EXERCISE DIRECTIONS
Only the lines from the one containing "Write part 2" down to the one containing "z_dir=(0, -COS, SIN))", inclusive, are to be quoted exactly.

(Modeling code records)
* * * * * * * * *

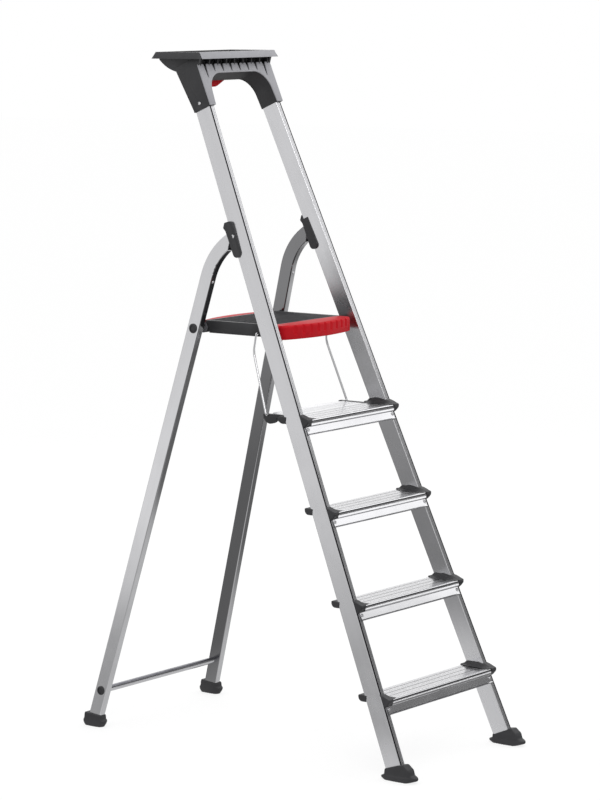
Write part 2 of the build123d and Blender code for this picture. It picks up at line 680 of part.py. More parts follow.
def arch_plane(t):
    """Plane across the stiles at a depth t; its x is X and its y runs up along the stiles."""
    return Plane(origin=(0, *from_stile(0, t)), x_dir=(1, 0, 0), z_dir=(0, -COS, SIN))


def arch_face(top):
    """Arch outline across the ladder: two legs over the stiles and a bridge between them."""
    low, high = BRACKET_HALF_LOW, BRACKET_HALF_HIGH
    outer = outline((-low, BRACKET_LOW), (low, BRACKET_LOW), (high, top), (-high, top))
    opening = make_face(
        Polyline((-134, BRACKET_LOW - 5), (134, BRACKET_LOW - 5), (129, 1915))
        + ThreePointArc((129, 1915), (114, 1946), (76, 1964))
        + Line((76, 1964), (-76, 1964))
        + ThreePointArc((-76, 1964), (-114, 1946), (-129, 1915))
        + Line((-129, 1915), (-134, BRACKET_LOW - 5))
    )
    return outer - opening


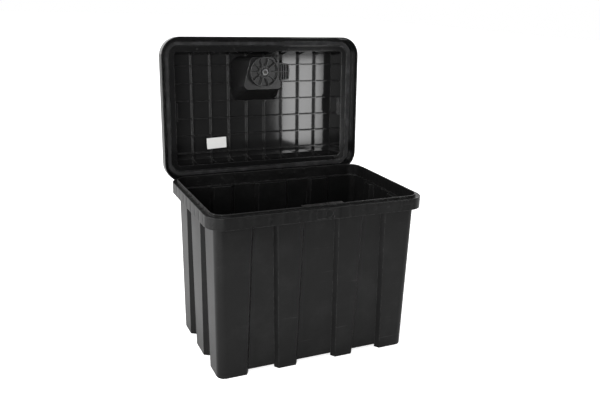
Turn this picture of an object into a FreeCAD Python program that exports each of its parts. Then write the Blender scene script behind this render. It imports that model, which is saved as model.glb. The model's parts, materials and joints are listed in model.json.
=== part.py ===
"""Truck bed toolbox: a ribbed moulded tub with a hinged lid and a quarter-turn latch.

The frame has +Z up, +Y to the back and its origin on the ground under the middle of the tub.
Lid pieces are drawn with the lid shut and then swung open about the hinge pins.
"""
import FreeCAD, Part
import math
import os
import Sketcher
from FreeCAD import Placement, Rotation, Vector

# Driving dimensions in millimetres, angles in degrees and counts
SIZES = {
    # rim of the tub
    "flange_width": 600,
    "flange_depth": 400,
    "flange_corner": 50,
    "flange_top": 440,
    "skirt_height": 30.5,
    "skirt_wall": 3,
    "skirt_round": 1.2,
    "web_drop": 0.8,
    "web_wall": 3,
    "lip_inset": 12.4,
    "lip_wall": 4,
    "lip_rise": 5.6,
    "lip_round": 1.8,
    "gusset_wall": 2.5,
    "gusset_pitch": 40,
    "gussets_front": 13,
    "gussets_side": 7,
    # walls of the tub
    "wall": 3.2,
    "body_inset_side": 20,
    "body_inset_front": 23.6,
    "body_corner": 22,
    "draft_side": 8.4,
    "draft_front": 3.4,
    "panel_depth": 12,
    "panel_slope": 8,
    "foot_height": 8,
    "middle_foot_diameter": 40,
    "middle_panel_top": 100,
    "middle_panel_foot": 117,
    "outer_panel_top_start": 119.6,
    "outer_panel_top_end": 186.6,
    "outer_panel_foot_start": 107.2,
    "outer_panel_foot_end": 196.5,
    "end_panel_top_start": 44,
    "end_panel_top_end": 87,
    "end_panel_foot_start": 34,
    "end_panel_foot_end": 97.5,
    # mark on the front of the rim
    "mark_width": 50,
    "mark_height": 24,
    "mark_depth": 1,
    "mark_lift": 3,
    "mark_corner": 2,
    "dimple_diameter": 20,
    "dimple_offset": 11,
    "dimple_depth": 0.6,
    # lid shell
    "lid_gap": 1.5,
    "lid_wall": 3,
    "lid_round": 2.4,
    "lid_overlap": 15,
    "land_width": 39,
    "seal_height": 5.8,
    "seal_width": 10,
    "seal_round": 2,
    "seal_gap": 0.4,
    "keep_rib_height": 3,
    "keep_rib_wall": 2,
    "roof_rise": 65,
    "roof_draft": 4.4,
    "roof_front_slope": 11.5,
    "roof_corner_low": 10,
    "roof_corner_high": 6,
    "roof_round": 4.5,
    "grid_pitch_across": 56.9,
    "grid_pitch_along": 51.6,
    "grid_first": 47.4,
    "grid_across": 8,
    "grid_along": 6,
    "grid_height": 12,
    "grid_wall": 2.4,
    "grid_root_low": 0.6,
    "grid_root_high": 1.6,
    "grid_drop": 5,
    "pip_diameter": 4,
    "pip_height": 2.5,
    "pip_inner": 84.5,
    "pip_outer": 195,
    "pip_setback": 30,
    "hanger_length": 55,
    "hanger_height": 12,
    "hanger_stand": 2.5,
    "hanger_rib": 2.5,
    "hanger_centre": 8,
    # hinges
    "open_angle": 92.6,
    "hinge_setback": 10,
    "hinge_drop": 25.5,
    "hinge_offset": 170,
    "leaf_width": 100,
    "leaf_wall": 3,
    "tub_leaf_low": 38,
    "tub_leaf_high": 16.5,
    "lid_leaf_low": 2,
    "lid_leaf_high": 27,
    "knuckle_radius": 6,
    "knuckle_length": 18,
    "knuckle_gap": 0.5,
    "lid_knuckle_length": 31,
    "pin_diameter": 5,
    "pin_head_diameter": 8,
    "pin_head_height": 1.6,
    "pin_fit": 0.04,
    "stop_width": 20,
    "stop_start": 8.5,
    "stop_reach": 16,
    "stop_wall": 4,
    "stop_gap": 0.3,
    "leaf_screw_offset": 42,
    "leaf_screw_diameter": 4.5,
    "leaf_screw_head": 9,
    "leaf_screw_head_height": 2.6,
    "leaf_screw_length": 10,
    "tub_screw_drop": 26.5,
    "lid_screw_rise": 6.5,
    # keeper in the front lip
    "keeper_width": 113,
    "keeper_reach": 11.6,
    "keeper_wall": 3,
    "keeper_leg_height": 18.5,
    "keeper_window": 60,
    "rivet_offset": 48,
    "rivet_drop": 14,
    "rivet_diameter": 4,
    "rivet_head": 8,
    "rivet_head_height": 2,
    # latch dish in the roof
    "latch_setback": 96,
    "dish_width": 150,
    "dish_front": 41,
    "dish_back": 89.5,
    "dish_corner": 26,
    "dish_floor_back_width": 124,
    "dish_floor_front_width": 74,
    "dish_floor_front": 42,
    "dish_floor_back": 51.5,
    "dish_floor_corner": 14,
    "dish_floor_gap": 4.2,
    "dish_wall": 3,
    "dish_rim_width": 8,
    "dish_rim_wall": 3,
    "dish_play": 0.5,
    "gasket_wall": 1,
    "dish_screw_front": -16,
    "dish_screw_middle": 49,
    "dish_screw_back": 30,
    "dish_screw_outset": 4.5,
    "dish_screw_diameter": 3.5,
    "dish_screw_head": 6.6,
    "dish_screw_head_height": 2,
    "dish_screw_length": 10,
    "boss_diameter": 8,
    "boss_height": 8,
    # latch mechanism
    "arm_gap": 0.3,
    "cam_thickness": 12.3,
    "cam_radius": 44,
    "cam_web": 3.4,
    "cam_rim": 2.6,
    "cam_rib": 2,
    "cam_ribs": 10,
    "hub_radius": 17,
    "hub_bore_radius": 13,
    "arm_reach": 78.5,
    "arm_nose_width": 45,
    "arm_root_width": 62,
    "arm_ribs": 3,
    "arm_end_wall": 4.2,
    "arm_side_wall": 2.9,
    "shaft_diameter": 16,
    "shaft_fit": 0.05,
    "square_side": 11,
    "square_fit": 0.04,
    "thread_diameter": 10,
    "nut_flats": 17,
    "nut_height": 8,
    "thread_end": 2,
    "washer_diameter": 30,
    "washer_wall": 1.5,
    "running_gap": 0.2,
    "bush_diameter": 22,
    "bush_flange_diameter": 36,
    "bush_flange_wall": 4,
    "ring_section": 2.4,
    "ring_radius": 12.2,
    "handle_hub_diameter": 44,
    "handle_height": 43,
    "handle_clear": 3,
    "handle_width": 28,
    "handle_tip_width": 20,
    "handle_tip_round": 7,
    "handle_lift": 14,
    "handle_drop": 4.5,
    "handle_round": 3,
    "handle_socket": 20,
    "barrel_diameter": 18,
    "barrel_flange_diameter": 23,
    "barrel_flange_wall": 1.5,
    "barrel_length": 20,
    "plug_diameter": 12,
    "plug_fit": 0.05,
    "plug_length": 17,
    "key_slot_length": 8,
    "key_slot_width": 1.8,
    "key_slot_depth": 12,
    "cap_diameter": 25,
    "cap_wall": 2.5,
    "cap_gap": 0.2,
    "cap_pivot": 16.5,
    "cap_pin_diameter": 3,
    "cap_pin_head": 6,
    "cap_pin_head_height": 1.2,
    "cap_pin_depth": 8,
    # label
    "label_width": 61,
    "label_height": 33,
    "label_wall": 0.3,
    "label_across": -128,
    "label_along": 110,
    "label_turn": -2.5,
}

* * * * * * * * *

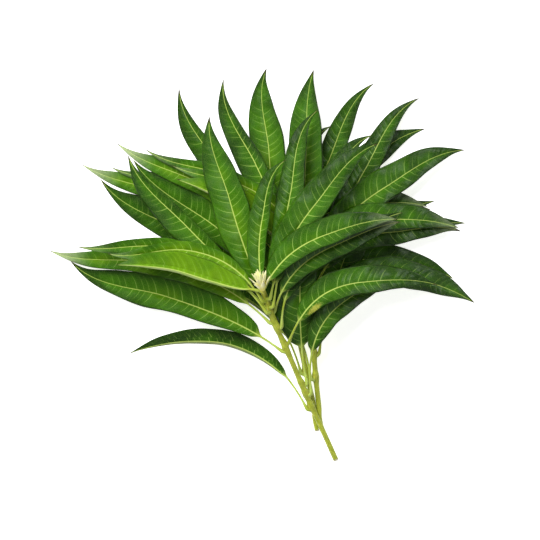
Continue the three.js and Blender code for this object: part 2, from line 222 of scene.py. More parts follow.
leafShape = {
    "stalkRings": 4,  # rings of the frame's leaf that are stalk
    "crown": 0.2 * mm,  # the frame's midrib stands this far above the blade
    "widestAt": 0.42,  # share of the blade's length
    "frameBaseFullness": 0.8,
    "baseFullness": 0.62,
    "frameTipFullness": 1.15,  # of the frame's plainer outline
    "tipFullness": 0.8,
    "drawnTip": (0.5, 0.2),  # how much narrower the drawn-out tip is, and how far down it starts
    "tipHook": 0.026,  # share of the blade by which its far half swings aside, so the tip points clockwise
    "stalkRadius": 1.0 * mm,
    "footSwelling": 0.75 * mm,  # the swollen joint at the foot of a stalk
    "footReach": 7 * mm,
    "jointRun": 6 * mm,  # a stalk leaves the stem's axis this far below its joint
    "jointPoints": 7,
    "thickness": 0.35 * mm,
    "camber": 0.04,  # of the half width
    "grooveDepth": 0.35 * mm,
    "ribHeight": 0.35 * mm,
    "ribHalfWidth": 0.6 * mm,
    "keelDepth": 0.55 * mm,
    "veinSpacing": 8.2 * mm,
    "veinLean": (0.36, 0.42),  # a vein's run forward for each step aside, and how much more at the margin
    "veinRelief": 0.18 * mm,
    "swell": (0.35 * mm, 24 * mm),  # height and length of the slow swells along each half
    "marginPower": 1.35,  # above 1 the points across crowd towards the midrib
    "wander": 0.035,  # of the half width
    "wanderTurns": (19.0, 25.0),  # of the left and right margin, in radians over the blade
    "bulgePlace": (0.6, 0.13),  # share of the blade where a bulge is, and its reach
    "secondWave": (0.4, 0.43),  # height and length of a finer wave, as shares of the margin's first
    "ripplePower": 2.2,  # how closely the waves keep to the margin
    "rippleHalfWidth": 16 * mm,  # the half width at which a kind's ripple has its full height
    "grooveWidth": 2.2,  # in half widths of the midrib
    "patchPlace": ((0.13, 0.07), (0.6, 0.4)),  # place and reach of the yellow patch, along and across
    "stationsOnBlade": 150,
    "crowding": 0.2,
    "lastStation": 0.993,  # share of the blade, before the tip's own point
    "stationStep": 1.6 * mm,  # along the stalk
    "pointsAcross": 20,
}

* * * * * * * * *

REPLY
Write part 2 of the build123d and Blender code for this picture. It picks up at line 680 of part.py. More parts follow.
def arch_plane(t):
    """Plane across the stiles at a depth t; its x is X and its y runs up along the stiles."""
    return Plane(origin=(0, *from_stile(0, t)), x_dir=(1, 0, 0), z_dir=(0, -COS, SIN))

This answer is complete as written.